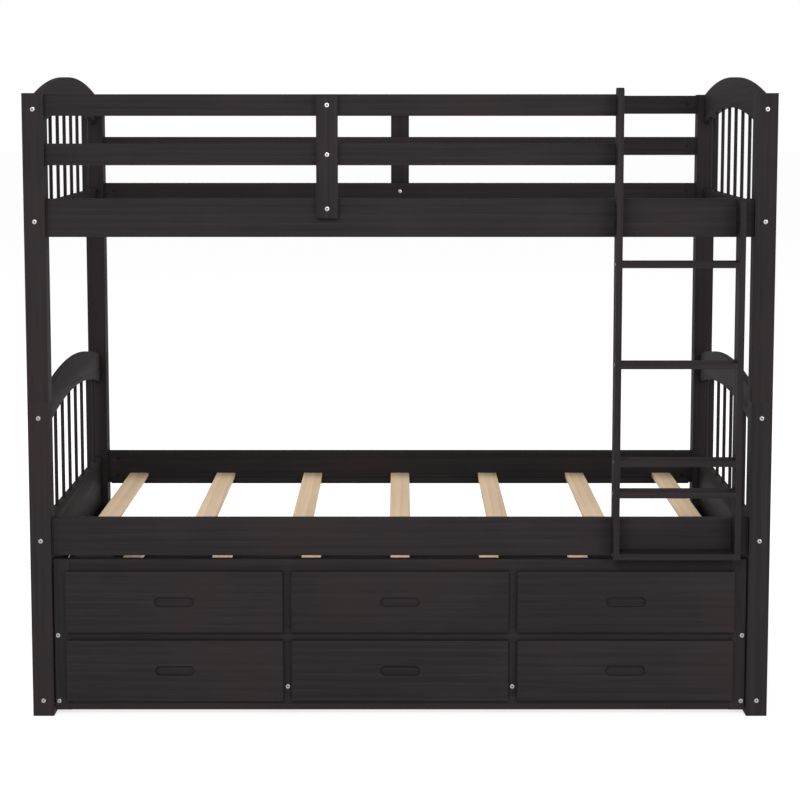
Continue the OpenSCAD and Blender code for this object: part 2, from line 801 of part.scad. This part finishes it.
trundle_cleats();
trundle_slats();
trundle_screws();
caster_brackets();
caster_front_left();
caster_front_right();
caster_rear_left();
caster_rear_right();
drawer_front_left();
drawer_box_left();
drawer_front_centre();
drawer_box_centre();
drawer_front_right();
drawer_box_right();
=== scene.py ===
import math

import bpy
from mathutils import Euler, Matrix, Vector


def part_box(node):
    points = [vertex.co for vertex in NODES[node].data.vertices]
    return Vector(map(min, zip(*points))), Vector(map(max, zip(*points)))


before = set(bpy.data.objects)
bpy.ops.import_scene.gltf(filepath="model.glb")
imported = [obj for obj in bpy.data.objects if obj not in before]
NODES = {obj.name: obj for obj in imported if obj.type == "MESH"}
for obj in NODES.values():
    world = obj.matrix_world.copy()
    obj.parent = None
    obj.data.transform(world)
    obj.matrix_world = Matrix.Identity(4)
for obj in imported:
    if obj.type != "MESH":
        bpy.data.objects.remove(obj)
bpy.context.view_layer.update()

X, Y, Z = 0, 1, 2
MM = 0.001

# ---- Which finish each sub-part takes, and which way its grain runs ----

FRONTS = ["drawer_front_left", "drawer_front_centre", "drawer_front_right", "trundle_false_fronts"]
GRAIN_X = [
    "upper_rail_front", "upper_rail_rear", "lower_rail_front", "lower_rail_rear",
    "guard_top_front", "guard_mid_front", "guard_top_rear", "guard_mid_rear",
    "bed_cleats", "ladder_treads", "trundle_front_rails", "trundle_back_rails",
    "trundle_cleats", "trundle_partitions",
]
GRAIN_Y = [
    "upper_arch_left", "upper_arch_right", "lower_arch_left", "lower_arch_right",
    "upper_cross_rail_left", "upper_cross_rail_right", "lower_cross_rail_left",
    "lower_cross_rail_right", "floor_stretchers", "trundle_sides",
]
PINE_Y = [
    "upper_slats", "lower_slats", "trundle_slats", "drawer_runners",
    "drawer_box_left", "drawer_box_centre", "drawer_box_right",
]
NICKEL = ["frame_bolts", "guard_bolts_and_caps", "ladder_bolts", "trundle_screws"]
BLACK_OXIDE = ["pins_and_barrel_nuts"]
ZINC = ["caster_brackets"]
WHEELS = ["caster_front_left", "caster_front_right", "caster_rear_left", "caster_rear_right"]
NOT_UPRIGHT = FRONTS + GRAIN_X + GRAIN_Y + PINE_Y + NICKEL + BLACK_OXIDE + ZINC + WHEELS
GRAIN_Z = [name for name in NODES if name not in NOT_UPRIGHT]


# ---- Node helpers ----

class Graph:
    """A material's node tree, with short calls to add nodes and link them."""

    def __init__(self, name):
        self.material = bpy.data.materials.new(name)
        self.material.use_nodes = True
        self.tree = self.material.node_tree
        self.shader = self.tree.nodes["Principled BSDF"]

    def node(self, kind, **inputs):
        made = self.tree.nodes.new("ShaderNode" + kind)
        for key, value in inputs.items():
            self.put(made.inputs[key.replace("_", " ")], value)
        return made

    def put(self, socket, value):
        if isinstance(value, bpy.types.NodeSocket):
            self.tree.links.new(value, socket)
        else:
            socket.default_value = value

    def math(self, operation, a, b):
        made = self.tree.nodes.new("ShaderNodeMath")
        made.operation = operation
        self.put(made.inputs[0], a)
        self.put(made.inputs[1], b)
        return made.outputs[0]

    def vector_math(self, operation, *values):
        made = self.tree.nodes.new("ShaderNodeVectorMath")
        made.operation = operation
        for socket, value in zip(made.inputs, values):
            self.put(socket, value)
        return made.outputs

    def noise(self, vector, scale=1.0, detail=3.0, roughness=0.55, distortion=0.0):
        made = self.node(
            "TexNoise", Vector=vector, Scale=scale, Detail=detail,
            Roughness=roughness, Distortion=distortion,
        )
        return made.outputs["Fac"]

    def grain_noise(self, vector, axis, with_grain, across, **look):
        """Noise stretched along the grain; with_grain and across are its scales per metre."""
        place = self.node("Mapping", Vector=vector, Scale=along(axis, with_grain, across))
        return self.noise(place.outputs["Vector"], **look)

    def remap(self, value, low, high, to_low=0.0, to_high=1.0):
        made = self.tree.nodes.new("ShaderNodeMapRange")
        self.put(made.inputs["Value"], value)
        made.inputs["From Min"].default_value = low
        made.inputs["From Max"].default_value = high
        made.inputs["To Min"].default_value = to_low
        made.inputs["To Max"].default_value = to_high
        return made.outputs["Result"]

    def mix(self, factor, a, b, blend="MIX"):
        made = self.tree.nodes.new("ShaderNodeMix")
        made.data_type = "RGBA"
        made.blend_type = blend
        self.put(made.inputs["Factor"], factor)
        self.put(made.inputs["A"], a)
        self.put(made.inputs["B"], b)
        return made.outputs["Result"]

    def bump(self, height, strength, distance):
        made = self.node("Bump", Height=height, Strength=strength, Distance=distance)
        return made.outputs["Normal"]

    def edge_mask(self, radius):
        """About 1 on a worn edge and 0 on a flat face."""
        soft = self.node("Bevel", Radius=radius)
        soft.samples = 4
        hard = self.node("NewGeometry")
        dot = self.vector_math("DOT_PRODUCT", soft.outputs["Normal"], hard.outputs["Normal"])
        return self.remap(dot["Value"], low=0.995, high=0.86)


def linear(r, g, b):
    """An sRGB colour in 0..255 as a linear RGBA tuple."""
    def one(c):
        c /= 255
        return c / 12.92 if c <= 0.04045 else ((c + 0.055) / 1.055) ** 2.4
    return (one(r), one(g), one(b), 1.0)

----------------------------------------

Your task is to extract exactly the lines starting at the line with "drawer_box_left();" and ending at the line with "# ---- Which", including both ends, and no other lines.

drawer_box_left();
drawer_front_centre();
drawer_box_centre();
drawer_front_right();
drawer_box_right();
=== scene.py ===
import math

import bpy
from mathutils import Euler, Matrix, Vector


def part_box(node):
    points = [vertex.co for vertex in NODES[node].data.vertices]
    return Vector(map(min, zip(*points))), Vector(map(max, zip(*points)))


before = set(bpy.data.objects)
bpy.ops.import_scene.gltf(filepath="model.glb")
imported = [obj for obj in bpy.data.objects if obj not in before]
NODES = {obj.name: obj for obj in imported if obj.type == "MESH"}
for obj in NODES.values():
    world = obj.matrix_world.copy()
    obj.parent = None
    obj.data.transform(world)
    obj.matrix_world = Matrix.Identity(4)
for obj in imported:
    if obj.type != "MESH":
        bpy.data.objects.remove(obj)
bpy.context.view_layer.update()

X, Y, Z = 0, 1, 2
MM = 0.001

# ---- Which finish each sub-part takes, and which way its grain runs ----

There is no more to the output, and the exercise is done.